» Stated exercise: Please return the full listing below without altering anything.

» Information provided:

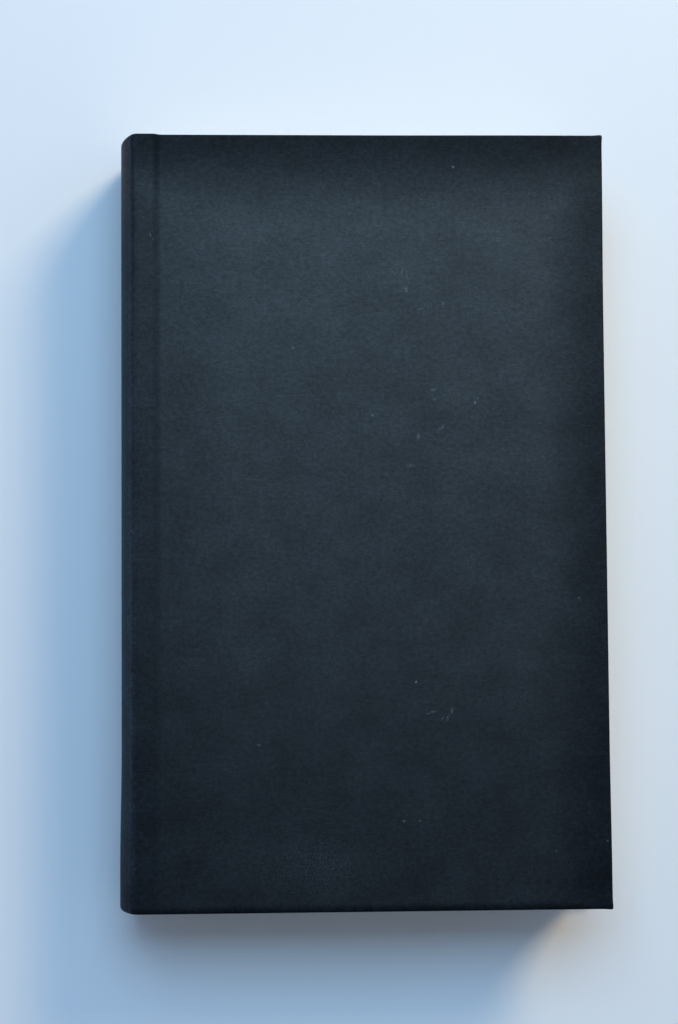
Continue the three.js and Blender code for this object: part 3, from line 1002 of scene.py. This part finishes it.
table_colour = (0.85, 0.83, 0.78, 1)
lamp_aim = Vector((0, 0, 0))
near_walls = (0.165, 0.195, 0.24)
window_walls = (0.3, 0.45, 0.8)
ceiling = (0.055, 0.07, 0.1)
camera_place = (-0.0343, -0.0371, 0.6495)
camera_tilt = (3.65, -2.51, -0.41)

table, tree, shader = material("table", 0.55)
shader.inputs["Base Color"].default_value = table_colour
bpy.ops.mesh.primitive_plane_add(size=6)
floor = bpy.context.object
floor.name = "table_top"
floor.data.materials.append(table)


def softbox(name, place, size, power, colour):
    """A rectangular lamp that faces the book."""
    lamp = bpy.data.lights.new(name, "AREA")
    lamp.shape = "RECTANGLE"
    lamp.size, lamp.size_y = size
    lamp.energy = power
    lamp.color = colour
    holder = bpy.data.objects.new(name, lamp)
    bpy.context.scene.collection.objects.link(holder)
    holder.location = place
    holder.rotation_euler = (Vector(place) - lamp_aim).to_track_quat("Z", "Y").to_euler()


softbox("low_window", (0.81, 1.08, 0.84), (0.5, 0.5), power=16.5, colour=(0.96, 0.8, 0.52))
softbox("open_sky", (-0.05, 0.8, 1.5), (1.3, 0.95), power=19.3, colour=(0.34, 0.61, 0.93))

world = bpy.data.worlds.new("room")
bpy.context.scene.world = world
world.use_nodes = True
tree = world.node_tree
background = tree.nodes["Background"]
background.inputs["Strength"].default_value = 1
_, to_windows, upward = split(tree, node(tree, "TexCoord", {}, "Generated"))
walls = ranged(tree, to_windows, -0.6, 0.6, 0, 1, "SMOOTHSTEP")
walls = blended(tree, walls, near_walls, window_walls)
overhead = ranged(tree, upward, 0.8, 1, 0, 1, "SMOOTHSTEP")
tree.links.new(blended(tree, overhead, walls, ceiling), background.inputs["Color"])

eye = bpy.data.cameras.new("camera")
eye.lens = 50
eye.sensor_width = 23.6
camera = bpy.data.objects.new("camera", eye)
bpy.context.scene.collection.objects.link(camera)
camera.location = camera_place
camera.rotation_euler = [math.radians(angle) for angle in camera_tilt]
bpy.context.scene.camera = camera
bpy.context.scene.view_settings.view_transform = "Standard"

» Task response:
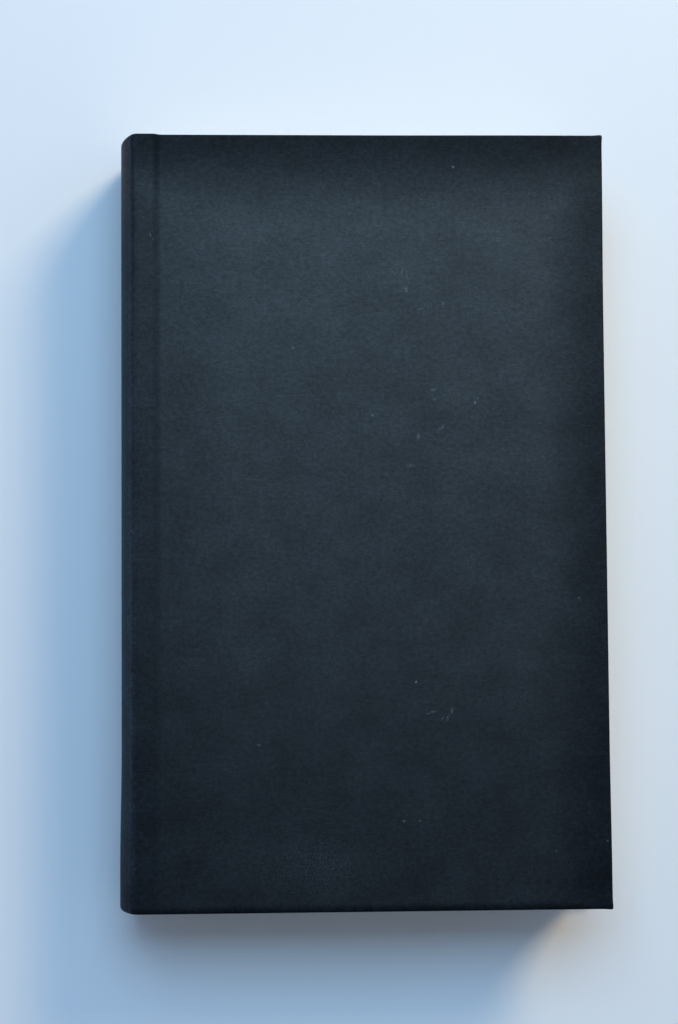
Continue the three.js and Blender code for this object: part 3, from line 1002 of scene.py. This part finishes it.
table_colour = (0.85, 0.83, 0.78, 1)
lamp_aim = Vector((0, 0, 0))
near_walls = (0.165, 0.195, 0.24)
window_walls = (0.3, 0.45, 0.8)
ceiling = (0.055, 0.07, 0.1)
camera_place = (-0.0343, -0.0371, 0.6495)
camera_tilt = (3.65, -2.51, -0.41)

table, tree, shader = material("table", 0.55)
shader.inputs["Base Color"].default_value = table_colour
bpy.ops.mesh.primitive_plane_add(size=6)
floor = bpy.context.object
floor.name = "table_top"
floor.data.materials.append(table)


def softbox(name, place, size, power, colour):
    """A rectangular lamp that faces the book."""
    lamp = bpy.data.lights.new(name, "AREA")
    lamp.shape = "RECTANGLE"
    lamp.size, lamp.size_y = size
    lamp.energy = power
    lamp.color = colour
    holder = bpy.data.objects.new(name, lamp)
    bpy.context.scene.collection.objects.link(holder)
    holder.location = place
    holder.rotation_euler = (Vector(place) - lamp_aim).to_track_quat("Z", "Y").to_euler()


softbox("low_window", (0.81, 1.08, 0.84), (0.5, 0.5), power=16.5, colour=(0.96, 0.8, 0.52))
softbox("open_sky", (-0.05, 0.8, 1.5), (1.3, 0.95), power=19.3, colour=(0.34, 0.61, 0.93))

world = bpy.data.worlds.new("room")
bpy.context.scene.world = world
world.use_nodes = True
tree = world.node_tree
background = tree.nodes["Background"]
background.inputs["Strength"].default_value = 1
_, to_windows, upward = split(tree, node(tree, "TexCoord", {}, "Generated"))
walls = ranged(tree, to_windows, -0.6, 0.6, 0, 1, "SMOOTHSTEP")
walls = blended(tree, walls, near_walls, window_walls)
overhead = ranged(tree, upward, 0.8, 1, 0, 1, "SMOOTHSTEP")
tree.links.new(blended(tree, overhead, walls, ceiling), background.inputs["Color"])

eye = bpy.data.cameras.new("camera")
eye.lens = 50
eye.sensor_width = 23.6
camera = bpy.data.objects.new("camera", eye)
bpy.context.scene.collection.objects.link(camera)
camera.location = camera_place
camera.rotation_euler = [math.radians(angle) for angle in camera_tilt]
bpy.context.scene.camera = camera
bpy.context.scene.view_settings.view_transform = "Standard"